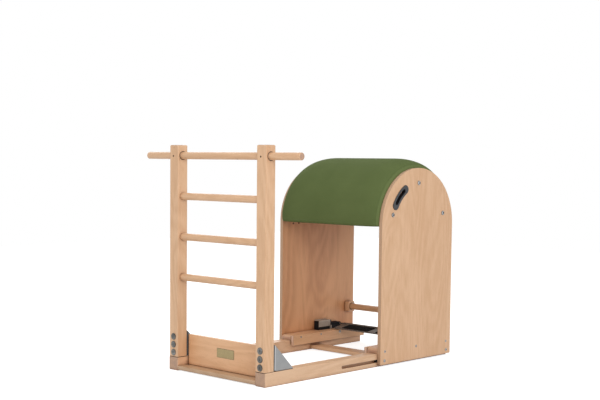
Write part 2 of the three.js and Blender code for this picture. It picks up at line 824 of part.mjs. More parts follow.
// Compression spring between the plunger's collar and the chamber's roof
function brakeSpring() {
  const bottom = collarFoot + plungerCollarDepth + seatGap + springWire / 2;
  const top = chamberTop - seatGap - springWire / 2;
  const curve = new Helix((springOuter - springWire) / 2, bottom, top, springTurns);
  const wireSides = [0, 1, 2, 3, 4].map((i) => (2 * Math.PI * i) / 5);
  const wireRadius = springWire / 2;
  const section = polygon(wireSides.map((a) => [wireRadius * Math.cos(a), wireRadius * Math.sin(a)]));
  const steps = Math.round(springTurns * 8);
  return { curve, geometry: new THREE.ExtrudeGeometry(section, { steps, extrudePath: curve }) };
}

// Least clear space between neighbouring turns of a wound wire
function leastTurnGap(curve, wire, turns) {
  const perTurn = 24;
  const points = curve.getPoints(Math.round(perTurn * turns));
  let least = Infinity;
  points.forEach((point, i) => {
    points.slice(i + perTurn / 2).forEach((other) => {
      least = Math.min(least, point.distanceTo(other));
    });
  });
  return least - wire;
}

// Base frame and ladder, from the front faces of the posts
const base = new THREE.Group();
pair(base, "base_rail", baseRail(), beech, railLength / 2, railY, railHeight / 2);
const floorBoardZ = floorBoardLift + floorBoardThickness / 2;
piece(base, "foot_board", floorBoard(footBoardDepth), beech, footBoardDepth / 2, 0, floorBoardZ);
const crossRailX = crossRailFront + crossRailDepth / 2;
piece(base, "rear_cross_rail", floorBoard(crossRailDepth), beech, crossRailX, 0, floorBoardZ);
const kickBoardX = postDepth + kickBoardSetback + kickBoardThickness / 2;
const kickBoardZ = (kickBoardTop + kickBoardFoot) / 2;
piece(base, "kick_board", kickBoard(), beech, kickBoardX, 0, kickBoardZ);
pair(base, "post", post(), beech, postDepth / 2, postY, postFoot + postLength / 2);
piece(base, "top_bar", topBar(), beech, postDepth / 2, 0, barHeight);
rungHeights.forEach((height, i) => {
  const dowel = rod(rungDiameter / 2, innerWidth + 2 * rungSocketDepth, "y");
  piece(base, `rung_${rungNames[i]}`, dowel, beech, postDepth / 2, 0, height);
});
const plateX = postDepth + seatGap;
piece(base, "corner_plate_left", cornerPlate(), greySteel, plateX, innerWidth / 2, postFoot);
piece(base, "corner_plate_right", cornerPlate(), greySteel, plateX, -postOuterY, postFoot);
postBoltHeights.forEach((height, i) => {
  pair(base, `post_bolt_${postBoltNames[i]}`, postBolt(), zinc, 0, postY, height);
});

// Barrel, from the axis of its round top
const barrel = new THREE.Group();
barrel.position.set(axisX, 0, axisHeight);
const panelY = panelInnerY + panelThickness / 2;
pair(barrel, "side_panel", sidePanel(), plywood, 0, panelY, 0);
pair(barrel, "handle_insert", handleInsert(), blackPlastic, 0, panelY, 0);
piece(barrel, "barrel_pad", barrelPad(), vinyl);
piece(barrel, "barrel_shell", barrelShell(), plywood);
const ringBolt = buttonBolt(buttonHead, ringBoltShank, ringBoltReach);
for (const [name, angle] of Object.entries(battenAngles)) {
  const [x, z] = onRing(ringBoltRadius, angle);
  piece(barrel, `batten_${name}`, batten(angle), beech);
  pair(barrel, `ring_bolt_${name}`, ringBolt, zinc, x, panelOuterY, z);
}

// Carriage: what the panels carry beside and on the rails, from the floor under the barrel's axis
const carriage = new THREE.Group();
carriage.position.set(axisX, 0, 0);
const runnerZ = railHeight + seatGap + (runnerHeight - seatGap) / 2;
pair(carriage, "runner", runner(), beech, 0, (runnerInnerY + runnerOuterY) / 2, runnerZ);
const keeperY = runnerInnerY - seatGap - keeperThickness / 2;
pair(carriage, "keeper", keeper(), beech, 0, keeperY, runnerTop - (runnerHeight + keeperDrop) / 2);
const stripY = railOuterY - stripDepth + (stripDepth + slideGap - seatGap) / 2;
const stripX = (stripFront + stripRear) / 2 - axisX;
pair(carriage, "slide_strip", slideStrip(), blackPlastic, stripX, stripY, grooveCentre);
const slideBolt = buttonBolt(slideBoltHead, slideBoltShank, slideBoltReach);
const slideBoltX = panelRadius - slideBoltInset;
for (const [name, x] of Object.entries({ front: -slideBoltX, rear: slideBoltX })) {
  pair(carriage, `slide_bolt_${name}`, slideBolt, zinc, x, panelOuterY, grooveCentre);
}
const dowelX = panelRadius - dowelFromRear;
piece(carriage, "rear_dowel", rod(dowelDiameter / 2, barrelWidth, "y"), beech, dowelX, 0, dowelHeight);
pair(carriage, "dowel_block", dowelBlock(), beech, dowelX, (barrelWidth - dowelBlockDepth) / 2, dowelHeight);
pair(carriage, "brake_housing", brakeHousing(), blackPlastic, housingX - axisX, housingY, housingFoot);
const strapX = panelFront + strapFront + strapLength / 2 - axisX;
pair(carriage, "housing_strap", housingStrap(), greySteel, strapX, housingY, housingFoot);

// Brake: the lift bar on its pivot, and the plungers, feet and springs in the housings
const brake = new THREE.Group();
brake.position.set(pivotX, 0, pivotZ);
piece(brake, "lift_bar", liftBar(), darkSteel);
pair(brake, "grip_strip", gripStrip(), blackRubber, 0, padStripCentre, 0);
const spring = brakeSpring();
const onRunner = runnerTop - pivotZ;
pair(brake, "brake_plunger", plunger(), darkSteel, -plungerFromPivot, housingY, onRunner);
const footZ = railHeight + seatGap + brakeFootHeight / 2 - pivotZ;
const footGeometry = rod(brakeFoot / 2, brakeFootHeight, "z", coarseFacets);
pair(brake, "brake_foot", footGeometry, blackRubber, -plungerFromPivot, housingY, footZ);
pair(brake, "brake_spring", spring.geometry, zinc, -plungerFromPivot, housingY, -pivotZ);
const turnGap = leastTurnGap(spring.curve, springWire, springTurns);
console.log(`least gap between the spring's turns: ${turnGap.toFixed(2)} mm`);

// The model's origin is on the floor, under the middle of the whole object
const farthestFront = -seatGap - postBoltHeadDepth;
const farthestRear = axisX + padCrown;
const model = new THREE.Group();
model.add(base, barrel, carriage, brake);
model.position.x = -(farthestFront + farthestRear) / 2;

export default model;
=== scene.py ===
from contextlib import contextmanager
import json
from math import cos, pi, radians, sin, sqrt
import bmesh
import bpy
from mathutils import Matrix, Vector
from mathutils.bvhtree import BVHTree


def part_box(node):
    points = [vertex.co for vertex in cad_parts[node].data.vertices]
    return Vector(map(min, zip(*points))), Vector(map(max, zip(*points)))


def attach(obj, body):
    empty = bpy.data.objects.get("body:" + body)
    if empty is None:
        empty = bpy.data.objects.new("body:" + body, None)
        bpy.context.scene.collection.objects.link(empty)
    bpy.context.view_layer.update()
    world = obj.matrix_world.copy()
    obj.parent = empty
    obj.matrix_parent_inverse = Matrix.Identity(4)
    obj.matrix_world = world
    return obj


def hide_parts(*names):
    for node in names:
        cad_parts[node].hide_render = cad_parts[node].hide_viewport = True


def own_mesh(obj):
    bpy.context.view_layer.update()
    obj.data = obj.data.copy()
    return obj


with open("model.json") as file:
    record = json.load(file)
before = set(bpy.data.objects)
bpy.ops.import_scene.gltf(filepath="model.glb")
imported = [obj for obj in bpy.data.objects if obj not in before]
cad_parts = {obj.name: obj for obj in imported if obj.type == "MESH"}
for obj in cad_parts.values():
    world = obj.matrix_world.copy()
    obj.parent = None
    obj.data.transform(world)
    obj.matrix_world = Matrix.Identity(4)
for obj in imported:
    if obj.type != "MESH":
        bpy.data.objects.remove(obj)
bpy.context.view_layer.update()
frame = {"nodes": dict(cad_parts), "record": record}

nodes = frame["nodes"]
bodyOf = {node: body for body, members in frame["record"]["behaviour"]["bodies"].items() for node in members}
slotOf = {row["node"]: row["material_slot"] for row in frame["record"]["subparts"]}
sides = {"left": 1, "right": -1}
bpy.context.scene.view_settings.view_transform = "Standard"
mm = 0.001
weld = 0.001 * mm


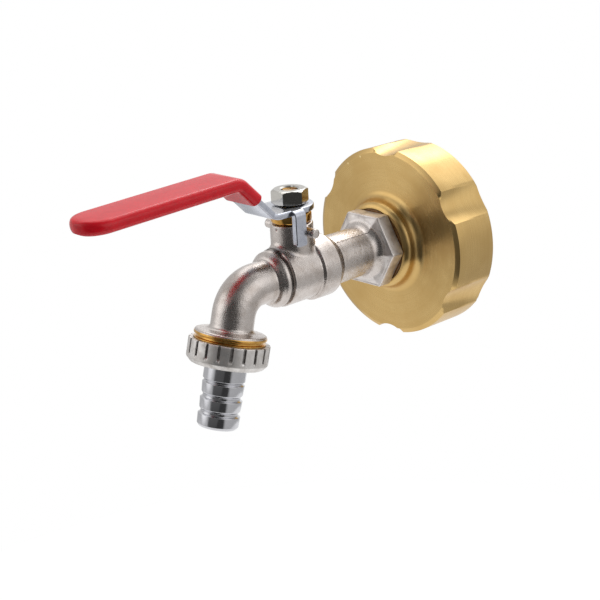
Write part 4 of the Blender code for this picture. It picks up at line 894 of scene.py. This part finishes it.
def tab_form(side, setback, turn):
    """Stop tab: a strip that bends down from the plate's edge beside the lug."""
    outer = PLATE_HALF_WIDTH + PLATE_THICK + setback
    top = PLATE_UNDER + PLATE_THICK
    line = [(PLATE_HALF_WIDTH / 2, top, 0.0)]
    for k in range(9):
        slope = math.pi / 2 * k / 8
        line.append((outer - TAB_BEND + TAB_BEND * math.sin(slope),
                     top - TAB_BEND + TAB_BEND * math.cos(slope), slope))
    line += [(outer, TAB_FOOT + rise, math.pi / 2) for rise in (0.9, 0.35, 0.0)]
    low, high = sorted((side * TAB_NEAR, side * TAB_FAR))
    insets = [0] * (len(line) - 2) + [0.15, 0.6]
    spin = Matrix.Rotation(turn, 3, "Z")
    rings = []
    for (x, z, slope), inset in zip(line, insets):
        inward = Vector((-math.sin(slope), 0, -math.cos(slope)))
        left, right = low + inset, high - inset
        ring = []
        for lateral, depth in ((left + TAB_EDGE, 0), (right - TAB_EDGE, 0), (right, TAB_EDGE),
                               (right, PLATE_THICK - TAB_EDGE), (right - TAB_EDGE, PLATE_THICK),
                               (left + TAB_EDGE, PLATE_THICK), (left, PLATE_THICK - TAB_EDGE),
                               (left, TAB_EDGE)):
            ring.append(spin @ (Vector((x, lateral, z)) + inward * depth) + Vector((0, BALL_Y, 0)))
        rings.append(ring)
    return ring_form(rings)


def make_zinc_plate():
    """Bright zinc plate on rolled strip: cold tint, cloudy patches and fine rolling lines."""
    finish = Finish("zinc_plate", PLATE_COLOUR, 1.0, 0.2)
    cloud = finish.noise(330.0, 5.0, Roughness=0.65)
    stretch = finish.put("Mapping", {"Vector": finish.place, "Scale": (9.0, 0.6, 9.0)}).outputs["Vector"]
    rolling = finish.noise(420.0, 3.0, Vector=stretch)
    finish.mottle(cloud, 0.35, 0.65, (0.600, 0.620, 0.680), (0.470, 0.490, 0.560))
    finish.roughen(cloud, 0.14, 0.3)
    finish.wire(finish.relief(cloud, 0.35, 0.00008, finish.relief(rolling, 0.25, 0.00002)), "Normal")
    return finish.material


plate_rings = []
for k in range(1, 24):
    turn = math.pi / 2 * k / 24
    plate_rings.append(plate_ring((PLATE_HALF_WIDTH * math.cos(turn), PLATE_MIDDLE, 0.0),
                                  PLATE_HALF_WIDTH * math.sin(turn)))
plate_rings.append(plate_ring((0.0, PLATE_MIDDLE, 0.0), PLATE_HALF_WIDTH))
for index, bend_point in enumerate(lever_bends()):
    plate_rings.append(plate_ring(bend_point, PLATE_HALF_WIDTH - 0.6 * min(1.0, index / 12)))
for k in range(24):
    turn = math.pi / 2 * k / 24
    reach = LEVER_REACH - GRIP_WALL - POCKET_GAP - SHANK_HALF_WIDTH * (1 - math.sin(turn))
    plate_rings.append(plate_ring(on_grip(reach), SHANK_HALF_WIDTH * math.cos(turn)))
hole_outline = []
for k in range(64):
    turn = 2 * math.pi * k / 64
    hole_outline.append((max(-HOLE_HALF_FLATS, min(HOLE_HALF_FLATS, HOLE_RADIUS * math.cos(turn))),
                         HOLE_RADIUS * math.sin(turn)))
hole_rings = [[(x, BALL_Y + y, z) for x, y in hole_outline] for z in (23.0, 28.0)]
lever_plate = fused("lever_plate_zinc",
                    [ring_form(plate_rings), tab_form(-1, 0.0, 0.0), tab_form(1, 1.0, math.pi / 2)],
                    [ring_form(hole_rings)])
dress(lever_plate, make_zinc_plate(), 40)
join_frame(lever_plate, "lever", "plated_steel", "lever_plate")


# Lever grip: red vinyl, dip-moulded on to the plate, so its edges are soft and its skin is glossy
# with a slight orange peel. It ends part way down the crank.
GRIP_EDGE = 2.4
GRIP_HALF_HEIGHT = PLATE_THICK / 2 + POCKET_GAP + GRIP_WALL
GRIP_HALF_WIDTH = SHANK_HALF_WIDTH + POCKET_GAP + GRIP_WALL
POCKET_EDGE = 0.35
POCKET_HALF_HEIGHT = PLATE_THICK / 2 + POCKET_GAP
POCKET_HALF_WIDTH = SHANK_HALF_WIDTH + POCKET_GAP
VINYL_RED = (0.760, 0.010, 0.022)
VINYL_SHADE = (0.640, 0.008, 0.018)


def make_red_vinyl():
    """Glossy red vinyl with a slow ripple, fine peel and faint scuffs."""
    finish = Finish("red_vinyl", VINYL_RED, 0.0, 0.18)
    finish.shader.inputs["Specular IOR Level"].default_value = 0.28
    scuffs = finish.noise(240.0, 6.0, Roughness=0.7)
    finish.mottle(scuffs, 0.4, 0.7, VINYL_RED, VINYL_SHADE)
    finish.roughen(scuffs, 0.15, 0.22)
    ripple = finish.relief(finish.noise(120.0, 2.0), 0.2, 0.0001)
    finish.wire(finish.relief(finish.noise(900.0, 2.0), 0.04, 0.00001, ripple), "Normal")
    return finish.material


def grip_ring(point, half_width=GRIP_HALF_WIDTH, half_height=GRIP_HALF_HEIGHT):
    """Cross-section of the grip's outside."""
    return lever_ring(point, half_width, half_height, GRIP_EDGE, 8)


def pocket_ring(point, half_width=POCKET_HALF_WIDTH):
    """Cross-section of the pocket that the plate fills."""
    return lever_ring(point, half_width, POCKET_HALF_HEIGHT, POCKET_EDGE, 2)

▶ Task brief
Take the listing above and repeat exactly the lines from the one containing "bpy.data.objects.remove(obj)" through the one containing "weld = 0.001 * mm", both included.

▶ Task output
        bpy.data.objects.remove(obj)
bpy.context.view_layer.update()
frame = {"nodes": dict(cad_parts), "record": record}

nodes = frame["nodes"]
bodyOf = {node: body for body, members in frame["record"]["behaviour"]["bodies"].items() for node in members}
slotOf = {row["node"]: row["material_slot"] for row in frame["record"]["subparts"]}
sides = {"left": 1, "right": -1}
bpy.context.scene.view_settings.view_transform = "Standard"
mm = 0.001
weld = 0.001 * mm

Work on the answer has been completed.